A California judge blocked the policy Monday following a law suit from advocacy organizations representing migrants who had been returned in recent months. The decision centered on the abrupt implementation of the policy that violated administrative procedures which require more planning and deliberation before a policy can go into effect.

The court order requires migrants to be returned to the U.S. this week. The Trump administration could challenge this decision in the 9th circuit court of appeals.

Mark Krikorian, director of the Center for Immigration Studies, a group which advocates for lower levels of immigration, said Nielsen actually deserved to be fired for not starting "Remain in Mexico" more quickly.
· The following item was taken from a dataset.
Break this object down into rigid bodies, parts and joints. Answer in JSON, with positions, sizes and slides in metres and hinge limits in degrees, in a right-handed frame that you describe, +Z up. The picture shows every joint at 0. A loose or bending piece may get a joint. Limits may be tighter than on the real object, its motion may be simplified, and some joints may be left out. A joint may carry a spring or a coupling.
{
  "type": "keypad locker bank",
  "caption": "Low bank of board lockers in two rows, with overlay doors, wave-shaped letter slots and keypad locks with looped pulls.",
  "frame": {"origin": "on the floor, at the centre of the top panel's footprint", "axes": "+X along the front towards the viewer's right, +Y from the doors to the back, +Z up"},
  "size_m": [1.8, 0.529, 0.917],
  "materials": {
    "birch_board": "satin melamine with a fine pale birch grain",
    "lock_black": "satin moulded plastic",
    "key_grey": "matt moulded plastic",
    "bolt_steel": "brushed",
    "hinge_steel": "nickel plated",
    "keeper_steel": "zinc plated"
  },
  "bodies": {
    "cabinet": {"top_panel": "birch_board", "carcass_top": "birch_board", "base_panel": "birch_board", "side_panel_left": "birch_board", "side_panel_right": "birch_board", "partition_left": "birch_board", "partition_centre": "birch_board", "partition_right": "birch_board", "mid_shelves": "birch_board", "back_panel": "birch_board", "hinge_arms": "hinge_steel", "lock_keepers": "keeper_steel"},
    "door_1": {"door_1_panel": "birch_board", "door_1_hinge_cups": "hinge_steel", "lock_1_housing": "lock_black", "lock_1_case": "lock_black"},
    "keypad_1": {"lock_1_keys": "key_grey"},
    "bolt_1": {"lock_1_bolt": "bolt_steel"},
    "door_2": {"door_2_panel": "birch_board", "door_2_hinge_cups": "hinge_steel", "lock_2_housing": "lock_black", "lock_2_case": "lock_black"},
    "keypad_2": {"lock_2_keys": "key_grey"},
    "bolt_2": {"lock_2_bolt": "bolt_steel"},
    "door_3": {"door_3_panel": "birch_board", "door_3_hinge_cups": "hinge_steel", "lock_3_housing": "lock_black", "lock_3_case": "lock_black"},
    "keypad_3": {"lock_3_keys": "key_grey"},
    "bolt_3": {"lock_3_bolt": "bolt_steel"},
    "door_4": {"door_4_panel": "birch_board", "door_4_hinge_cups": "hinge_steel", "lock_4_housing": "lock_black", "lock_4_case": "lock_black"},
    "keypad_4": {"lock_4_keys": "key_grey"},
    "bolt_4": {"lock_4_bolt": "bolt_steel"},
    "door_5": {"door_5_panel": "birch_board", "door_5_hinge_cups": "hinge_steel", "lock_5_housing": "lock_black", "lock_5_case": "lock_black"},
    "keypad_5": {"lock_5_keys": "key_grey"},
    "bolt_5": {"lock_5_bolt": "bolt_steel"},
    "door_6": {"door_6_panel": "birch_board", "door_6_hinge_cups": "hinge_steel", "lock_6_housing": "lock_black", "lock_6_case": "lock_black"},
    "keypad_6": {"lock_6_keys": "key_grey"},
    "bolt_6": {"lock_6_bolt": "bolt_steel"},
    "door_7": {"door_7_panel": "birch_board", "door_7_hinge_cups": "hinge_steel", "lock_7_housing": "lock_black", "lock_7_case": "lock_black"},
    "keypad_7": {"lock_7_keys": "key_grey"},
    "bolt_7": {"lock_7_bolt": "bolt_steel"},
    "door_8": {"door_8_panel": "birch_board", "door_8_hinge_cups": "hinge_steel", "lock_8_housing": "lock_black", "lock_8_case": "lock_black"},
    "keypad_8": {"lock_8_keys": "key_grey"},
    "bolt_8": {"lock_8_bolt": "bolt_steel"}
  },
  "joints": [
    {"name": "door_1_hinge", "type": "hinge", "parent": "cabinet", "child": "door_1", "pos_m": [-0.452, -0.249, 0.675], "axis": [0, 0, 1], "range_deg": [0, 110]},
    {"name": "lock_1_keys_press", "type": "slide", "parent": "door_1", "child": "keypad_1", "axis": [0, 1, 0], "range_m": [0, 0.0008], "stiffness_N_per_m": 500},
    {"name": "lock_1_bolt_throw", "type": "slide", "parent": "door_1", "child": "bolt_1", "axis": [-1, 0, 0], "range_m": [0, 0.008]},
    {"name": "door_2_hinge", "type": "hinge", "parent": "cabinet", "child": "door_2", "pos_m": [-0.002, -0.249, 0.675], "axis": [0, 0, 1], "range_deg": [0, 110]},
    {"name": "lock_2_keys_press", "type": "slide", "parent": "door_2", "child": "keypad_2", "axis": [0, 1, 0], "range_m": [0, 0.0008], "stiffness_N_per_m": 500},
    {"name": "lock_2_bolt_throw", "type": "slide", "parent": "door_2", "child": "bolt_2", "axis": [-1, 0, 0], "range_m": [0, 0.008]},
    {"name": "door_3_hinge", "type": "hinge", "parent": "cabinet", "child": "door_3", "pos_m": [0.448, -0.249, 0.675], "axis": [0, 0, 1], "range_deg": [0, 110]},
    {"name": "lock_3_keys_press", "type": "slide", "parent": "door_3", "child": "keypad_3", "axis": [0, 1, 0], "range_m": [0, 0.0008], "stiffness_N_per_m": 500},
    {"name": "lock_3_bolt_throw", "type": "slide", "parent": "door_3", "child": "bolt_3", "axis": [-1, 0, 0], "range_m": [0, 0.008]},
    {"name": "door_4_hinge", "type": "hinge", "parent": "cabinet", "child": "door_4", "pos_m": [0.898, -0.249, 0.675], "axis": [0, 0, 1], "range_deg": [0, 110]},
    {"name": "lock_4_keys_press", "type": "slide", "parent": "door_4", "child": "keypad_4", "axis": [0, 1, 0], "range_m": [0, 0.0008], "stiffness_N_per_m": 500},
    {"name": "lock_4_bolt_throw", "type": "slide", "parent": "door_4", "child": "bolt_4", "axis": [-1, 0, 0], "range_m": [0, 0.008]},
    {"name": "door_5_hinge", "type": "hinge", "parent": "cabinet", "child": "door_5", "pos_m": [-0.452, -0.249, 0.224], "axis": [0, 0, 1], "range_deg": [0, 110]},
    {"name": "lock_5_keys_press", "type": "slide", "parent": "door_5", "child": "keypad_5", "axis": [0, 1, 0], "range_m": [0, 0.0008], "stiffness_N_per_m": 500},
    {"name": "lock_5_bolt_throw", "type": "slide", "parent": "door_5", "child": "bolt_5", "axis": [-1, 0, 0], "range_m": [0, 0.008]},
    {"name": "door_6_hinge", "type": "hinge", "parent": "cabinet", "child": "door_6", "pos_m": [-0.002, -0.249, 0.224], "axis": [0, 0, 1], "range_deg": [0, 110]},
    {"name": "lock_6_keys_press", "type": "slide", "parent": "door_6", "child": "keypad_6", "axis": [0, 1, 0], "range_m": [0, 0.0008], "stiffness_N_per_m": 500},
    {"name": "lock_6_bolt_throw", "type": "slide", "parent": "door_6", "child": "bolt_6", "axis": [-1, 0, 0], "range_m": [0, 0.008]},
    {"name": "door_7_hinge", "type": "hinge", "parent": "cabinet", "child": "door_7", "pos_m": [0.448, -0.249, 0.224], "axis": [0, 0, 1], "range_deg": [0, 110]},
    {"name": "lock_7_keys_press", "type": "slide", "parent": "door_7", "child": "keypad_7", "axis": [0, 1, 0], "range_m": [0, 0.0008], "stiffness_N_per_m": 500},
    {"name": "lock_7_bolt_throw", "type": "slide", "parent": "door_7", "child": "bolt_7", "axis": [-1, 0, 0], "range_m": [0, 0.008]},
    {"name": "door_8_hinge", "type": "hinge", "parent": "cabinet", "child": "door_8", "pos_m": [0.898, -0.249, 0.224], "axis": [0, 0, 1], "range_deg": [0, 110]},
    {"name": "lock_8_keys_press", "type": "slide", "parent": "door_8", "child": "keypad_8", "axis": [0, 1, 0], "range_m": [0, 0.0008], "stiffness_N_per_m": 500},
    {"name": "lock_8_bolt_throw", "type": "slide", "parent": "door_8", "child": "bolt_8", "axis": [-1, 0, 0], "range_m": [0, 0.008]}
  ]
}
“They should have been doing this a year ago," Krikorian said. "It needs to be rolled out across the border and apply to more people.”

Trump’s best bet is probably to stop people from coming in the first place

Legally, Trump’s best option is probably trying to stop people from coming in the first place. His administration, under Nielsen, has proposed encouraging people to apply for asylum while they are still living in their home country.

Another avenue Nielsen tried was old fashioned diplomacy by meeting with Central American leaders to get their help to stop migration.

But so long as the option exists for people to travel north, the idea of applying for asylum at home probably won’t catch fire if people think their chances improve if they are physically inside the United States.

“If you’re not in the U.S. you have significantly less legal rights than if you take one step over the border,” said Sarah Pierce, a policy analyst at the nonpartisan Migration Policy Institute.